Pesquisador do Núcleo de Estudos da Violência da USP, Bruno Paes Manso afirma que, no Rio, já foram detectados problemas entre PCC e CV. Mas diz que a informação deve ser vista com cautela:
— O serviço de inteligência do Rio de Janeiro revelou que há tensão entre o PCC (Primeiro Comando da Capital) e o CV (Comando Vermelho), há pelo menos dois meses. Esta informação ainda não está confirmada, mas estas rebeliões com mortes são indícios de que realmente está ocorrendo algo. Mas é difícil trabalhar com informações do mundo criminal.
Além de Roraima, Rondônia também teve episódios de mortes após briga entre facções. Em São Paulo, também houve, nos últimos meses, um aparente aumento no número de motins.
Roraima
A confusão em Boa Vista começou quando os presos integrantes do PCC (Primeiro Comando da Capital) quebraram os cadeados e invadiram a Ala 12, onde estavam os integrantes do CV (Comando Vermelho) durante o horário de visita.

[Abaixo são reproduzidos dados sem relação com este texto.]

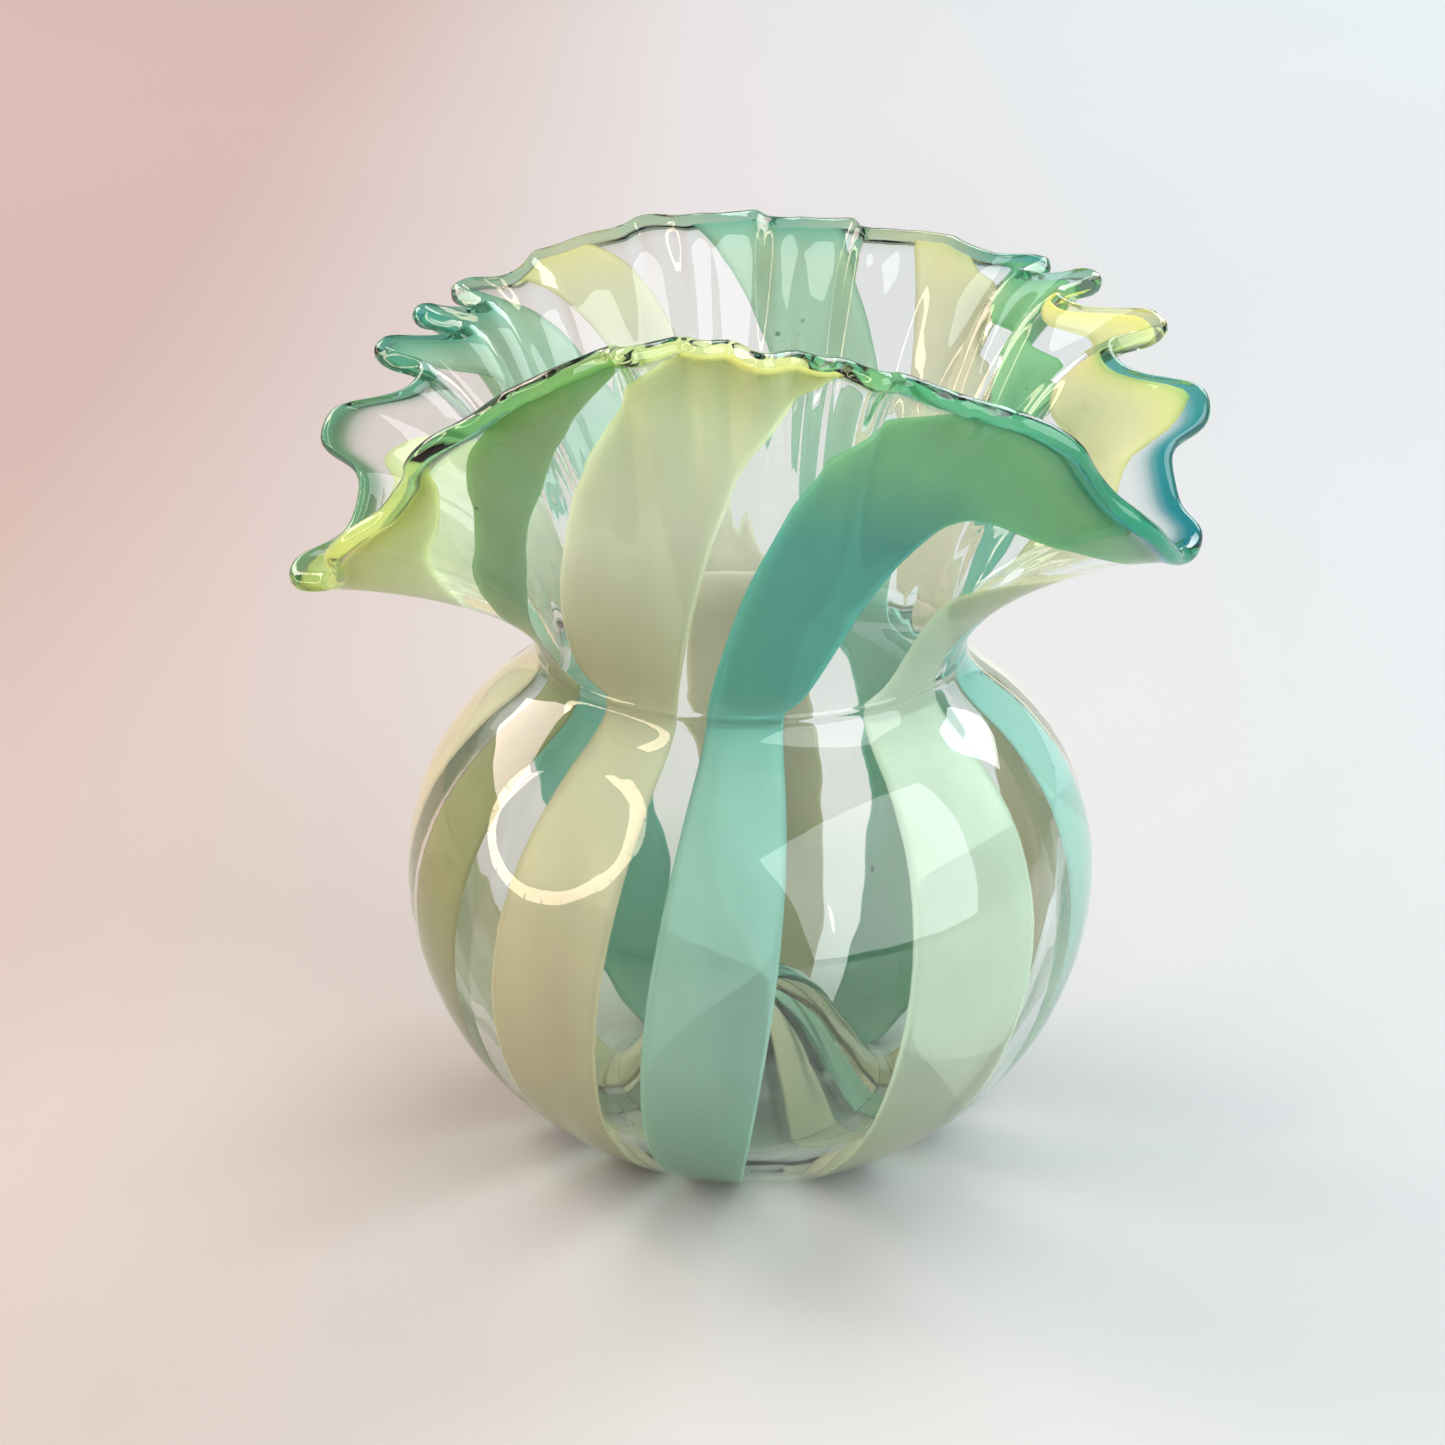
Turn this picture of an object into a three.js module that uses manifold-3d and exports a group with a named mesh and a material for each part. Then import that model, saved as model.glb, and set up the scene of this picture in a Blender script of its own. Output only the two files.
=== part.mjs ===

Dos dez mortos, a segurança pública já identificou sete dos presos, entre os quais Valdineys de Alencar Sousa, o Vida Loka, que se intitulava líder do Comando Vermelho, e Leno Rocha de Castro, que seria o segundo no grupo. Ambos tiveram as cabeças decepadas. Alguns dos corpos foram incinerados, o que dificultou a identificação.
Dos cerca de 1.200 presos de Roraima, 92 se declararam integrantes da facção Comando Vermelho, que domina 10% do presídio, e foram separados de ala por sofrerem ameaças.
Rondônia
Em Porto Velho, os presos colocaram fogo dentro das celas e as vítimas morreram por asfixia por conta da fumaça. Outros dois presos ficaram feridos.
Durante o motim várias celas foram destruídas. Segundo informações, o quebra-quebra começou depois que um preso foi transferido para o Ênio Pinheiro, e os detentos não aceitaram a presença dele no pavilhão já que o criminoso fazia parte da facção do PCC da capital.
Houve princípio de fuga, os presos usaram pedaços de madeira, ferro e até uma foice foi encontrada com os presos, muitos deles foram espancados por outros detentos que estavam no comando da rebelião.